Reproduce only this span: the line containing "Recreate this object", the line containing "NECK_MOULDING_LIP = 0.0025", and every line between them, all exactly as given.

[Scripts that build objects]
★ ★ ★ ★ ★ ★ ★

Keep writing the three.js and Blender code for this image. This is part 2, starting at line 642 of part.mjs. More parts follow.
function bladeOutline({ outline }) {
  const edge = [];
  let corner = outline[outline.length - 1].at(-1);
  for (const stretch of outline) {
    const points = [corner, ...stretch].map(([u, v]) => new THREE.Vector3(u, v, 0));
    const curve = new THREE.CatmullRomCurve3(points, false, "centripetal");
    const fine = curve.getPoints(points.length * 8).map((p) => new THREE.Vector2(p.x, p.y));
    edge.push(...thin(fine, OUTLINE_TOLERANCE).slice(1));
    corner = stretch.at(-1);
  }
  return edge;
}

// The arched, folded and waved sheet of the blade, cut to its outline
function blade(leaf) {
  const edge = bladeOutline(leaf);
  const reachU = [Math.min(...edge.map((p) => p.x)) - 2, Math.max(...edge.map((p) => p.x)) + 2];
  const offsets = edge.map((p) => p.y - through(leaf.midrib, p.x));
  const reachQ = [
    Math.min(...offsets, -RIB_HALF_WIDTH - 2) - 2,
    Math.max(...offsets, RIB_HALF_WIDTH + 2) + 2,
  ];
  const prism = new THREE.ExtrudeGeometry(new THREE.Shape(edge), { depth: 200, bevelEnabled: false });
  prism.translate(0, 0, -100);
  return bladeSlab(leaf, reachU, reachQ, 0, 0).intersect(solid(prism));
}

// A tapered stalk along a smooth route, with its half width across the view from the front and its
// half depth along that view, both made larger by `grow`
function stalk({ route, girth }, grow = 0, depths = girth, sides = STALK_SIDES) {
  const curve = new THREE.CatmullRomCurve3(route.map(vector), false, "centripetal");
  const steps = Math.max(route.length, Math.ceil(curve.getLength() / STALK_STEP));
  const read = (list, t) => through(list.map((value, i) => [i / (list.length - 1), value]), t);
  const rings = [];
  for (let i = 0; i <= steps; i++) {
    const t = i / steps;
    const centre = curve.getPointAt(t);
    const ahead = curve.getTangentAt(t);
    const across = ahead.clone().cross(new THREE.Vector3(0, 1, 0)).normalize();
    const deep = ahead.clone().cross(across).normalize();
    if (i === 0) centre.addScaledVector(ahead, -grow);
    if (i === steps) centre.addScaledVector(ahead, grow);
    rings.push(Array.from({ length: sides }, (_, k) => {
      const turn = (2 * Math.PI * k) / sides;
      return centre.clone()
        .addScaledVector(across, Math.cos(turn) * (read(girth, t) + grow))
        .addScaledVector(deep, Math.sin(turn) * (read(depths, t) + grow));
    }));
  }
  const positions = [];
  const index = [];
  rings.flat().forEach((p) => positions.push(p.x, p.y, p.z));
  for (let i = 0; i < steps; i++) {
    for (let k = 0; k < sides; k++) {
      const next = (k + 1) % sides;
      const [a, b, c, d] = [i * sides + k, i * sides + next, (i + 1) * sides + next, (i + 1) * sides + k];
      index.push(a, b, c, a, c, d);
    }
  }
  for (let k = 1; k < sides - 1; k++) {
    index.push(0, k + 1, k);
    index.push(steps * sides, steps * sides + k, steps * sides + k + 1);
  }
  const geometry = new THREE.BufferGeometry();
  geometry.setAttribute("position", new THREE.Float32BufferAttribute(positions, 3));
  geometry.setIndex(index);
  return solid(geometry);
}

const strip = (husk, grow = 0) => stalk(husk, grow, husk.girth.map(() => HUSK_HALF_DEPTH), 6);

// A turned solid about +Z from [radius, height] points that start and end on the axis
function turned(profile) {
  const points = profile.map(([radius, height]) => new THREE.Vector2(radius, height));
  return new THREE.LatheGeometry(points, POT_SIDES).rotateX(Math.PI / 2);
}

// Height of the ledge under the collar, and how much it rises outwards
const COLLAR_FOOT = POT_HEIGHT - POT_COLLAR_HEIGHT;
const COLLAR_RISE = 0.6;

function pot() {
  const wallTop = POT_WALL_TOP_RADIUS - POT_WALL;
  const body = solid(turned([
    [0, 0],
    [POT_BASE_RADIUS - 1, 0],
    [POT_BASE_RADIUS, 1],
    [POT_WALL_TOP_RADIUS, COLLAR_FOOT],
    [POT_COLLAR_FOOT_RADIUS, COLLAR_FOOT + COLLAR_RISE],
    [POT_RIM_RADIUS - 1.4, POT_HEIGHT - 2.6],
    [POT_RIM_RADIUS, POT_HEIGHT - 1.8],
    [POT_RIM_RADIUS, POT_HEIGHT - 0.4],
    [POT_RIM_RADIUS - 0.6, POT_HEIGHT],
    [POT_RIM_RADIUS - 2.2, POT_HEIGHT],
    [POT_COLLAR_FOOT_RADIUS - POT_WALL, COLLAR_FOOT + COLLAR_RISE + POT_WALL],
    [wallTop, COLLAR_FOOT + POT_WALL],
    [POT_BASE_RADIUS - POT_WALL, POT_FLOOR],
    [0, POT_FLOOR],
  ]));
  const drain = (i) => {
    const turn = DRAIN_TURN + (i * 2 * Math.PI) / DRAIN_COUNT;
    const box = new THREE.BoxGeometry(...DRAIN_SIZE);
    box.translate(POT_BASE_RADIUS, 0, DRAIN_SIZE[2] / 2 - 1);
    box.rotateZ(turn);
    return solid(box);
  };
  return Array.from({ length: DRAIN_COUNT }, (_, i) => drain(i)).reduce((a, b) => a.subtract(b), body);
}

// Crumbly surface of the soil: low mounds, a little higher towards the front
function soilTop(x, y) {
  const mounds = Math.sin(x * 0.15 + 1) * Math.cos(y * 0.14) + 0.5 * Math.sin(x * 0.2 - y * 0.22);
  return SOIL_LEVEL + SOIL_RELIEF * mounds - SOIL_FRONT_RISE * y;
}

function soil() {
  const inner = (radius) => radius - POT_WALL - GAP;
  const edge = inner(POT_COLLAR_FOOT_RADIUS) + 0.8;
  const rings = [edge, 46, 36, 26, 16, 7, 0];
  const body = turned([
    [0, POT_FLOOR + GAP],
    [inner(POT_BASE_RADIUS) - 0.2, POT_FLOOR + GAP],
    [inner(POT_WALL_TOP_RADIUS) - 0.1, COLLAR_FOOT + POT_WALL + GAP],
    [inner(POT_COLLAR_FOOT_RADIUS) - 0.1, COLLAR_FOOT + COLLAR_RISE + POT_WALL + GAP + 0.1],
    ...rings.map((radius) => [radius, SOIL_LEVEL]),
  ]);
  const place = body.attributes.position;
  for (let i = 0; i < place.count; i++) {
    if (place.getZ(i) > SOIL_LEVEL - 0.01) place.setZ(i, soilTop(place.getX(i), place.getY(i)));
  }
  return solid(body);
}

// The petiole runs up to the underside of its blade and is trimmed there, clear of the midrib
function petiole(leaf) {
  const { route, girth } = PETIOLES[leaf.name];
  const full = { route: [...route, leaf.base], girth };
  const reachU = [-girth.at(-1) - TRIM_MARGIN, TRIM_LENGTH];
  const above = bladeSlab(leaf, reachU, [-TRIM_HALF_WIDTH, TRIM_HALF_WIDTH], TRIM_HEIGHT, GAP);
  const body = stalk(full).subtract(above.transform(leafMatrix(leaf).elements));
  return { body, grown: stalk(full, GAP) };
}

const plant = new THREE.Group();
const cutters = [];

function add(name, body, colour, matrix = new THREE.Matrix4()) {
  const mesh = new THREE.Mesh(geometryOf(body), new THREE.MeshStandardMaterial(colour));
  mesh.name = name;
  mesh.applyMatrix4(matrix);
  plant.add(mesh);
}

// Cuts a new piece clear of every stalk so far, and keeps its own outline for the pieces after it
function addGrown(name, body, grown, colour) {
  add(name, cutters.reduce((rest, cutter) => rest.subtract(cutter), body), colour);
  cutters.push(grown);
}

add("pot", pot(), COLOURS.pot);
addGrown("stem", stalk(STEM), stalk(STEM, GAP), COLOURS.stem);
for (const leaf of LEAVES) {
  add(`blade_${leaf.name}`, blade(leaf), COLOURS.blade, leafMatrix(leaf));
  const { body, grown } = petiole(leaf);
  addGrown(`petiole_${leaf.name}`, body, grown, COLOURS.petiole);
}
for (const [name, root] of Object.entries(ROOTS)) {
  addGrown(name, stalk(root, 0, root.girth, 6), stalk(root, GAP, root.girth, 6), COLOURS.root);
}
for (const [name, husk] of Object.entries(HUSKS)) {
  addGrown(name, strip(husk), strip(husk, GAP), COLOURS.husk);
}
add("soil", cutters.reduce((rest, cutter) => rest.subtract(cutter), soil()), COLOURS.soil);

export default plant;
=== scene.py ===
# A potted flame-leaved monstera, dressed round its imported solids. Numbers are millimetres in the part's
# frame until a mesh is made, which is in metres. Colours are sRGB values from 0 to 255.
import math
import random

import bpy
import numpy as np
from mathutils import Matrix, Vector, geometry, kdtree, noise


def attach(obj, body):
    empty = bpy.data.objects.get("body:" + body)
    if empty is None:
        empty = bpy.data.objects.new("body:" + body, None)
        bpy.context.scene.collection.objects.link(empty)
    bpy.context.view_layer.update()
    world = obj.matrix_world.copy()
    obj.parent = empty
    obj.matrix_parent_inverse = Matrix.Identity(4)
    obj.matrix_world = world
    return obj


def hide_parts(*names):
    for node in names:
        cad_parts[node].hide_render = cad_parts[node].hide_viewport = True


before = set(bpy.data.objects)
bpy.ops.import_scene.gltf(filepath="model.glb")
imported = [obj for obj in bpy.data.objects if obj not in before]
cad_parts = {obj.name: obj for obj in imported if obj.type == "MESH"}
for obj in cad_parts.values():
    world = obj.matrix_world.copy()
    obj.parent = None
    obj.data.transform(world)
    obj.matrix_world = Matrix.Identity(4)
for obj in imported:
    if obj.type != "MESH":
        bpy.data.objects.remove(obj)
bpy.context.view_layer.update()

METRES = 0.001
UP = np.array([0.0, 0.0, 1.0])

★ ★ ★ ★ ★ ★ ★

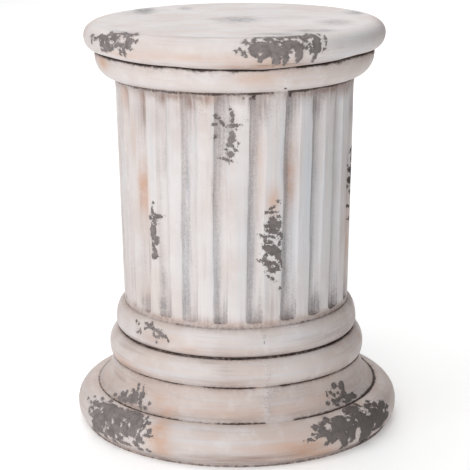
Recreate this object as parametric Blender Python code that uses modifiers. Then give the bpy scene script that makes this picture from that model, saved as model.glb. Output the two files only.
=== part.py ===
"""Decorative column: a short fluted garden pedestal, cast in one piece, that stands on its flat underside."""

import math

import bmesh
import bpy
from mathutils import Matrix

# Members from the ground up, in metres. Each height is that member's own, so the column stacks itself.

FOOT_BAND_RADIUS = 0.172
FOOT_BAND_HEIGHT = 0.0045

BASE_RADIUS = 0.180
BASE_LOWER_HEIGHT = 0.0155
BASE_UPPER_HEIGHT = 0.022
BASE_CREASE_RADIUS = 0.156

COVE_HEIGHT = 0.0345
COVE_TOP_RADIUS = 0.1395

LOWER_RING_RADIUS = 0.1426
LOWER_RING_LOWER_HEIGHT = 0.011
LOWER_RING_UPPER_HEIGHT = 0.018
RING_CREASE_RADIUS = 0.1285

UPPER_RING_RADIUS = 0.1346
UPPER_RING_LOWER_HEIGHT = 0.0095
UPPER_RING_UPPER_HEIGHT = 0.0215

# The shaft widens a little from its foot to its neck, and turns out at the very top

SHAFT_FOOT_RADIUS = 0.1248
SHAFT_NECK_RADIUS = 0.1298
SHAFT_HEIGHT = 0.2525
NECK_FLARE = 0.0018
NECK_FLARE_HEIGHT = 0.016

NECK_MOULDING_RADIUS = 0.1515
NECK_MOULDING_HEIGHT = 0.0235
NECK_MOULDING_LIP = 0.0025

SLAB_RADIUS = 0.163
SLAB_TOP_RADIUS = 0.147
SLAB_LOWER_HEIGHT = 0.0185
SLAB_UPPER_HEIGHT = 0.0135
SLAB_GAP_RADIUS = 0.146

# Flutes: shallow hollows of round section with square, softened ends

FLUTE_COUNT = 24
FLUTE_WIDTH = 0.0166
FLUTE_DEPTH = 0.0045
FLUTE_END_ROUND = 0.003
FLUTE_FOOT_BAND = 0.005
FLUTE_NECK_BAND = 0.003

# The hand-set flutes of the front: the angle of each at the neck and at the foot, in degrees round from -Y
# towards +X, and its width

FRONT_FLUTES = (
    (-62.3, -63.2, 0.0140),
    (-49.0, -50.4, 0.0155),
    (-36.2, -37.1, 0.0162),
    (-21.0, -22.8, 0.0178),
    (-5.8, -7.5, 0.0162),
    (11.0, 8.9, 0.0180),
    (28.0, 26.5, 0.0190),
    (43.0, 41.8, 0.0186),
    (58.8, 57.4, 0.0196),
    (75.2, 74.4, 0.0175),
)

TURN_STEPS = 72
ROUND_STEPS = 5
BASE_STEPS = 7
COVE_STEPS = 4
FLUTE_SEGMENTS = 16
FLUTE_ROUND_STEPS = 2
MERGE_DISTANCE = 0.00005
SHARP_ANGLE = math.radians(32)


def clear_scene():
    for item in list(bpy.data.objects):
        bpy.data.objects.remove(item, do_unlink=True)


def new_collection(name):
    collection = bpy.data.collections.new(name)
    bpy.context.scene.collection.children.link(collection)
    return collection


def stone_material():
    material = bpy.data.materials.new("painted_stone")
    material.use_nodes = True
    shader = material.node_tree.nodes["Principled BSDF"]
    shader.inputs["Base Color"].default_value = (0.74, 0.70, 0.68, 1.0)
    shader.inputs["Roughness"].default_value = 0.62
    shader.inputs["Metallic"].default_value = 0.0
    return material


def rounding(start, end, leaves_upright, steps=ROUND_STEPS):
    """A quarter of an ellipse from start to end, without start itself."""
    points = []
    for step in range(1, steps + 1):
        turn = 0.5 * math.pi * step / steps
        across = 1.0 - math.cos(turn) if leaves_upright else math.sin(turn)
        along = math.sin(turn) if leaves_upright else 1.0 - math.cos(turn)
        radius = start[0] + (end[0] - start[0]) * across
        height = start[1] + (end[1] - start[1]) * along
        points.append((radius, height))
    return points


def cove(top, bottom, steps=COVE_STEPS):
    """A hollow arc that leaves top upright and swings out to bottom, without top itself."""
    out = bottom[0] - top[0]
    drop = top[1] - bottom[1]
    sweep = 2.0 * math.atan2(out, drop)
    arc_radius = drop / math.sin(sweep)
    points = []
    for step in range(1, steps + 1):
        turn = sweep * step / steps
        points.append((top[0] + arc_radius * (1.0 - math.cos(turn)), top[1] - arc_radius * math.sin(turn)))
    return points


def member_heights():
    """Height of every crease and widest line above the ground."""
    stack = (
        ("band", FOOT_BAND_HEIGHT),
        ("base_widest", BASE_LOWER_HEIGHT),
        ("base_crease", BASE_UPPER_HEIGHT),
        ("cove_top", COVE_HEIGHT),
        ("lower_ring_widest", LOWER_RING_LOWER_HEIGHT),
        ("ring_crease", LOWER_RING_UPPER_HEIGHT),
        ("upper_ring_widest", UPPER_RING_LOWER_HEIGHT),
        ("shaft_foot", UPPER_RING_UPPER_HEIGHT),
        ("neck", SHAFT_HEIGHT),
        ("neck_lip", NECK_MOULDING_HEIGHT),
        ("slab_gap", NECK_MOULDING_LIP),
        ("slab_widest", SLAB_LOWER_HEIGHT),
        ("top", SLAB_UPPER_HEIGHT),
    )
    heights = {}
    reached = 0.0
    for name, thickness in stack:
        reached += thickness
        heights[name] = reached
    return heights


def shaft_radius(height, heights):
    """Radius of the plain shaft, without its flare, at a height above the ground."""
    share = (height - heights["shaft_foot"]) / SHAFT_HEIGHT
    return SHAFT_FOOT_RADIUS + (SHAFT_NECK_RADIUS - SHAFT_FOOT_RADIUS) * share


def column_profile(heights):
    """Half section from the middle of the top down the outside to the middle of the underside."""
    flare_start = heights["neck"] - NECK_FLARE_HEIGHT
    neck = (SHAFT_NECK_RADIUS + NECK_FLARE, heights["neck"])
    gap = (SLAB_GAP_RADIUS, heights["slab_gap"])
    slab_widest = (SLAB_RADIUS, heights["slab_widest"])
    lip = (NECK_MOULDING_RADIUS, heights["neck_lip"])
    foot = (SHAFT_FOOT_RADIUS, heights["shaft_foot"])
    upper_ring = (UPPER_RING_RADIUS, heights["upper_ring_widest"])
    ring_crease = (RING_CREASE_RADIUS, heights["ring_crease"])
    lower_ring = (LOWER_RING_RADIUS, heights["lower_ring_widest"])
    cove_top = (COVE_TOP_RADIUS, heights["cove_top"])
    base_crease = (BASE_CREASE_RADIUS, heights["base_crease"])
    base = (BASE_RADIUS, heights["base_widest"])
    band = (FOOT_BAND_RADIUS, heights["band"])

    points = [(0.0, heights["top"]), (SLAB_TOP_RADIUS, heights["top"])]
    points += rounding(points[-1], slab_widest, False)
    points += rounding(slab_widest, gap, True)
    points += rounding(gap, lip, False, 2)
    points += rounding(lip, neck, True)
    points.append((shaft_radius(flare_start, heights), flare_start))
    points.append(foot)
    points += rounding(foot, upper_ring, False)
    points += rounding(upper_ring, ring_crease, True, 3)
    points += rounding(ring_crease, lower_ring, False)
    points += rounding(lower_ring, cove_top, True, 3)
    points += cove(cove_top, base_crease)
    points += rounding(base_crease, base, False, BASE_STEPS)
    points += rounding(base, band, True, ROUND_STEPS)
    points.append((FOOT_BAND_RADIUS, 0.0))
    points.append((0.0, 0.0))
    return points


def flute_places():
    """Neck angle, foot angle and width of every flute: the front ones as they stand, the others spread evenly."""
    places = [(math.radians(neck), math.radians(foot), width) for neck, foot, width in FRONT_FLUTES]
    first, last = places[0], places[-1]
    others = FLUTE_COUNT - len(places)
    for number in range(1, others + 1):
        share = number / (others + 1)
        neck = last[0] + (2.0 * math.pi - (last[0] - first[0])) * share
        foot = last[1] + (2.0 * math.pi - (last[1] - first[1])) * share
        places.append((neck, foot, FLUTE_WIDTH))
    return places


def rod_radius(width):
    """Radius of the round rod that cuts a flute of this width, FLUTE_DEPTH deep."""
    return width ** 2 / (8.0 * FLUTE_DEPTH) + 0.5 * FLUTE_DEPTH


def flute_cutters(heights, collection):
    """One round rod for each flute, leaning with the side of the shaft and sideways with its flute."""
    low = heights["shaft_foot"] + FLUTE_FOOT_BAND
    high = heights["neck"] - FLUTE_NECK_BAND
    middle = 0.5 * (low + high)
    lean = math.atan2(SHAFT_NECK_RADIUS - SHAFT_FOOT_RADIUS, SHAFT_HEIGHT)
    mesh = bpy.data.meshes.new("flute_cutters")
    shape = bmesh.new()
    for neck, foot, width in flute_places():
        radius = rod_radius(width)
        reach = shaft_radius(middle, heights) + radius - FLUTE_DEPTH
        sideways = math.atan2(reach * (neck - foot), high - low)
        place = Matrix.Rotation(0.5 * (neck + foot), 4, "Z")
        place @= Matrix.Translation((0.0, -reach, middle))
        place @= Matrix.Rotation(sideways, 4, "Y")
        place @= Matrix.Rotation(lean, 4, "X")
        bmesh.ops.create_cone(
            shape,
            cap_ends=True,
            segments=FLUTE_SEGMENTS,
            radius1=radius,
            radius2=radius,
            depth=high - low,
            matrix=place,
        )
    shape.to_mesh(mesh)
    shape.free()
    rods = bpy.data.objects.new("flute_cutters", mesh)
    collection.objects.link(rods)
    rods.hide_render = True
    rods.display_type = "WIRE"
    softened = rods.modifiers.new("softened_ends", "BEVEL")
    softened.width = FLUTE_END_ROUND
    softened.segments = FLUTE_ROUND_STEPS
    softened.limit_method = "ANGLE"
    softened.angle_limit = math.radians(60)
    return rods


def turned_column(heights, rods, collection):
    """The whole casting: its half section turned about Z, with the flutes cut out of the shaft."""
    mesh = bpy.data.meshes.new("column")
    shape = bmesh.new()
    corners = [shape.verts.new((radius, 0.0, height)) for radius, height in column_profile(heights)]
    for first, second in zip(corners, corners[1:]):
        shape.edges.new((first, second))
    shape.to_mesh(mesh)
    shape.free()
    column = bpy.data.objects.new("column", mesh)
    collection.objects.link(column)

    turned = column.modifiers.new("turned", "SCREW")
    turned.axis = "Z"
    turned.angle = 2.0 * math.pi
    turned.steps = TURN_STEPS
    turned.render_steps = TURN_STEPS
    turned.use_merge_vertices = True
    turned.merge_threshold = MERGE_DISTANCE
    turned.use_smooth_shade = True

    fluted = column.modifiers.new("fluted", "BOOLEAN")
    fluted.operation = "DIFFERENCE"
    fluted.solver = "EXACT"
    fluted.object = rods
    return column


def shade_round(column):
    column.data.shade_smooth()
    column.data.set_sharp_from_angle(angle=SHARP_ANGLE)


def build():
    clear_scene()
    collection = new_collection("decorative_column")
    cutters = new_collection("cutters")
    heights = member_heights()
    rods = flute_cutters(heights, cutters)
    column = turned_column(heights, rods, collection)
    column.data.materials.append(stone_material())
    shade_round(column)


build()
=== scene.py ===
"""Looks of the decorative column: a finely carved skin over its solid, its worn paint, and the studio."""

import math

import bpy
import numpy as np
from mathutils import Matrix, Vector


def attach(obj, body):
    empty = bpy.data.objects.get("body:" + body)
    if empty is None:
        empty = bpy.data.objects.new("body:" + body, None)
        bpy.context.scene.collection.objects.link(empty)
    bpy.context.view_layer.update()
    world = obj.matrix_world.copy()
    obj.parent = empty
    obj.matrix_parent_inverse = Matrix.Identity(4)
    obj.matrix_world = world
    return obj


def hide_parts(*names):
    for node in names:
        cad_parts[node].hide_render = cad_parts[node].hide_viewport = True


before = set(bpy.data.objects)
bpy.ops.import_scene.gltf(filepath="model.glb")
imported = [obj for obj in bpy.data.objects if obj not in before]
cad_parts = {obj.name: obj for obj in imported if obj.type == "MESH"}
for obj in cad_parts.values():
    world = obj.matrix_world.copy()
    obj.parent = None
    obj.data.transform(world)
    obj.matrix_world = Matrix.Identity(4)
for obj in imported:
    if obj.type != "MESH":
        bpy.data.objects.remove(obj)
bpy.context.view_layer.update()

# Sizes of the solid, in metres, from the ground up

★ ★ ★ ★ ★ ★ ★

**FINAL ANSWER**
Recreate this object as parametric Blender Python code that uses modifiers. Then give the bpy scene script that makes this picture from that model, saved as model.glb. Output the two files only.
=== part.py ===
"""Decorative column: a short fluted garden pedestal, cast in one piece, that stands on its flat underside."""

import math

import bmesh
import bpy
from mathutils import Matrix

# Members from the ground up, in metres. Each height is that member's own, so the column stacks itself.

FOOT_BAND_RADIUS = 0.172
FOOT_BAND_HEIGHT = 0.0045

BASE_RADIUS = 0.180
BASE_LOWER_HEIGHT = 0.0155
BASE_UPPER_HEIGHT = 0.022
BASE_CREASE_RADIUS = 0.156

COVE_HEIGHT = 0.0345
COVE_TOP_RADIUS = 0.1395

LOWER_RING_RADIUS = 0.1426
LOWER_RING_LOWER_HEIGHT = 0.011
LOWER_RING_UPPER_HEIGHT = 0.018
RING_CREASE_RADIUS = 0.1285

UPPER_RING_RADIUS = 0.1346
UPPER_RING_LOWER_HEIGHT = 0.0095
UPPER_RING_UPPER_HEIGHT = 0.0215

# The shaft widens a little from its foot to its neck, and turns out at the very top

SHAFT_FOOT_RADIUS = 0.1248
SHAFT_NECK_RADIUS = 0.1298
SHAFT_HEIGHT = 0.2525
NECK_FLARE = 0.0018
NECK_FLARE_HEIGHT = 0.016

NECK_MOULDING_RADIUS = 0.1515
NECK_MOULDING_HEIGHT = 0.0235
NECK_MOULDING_LIP = 0.0025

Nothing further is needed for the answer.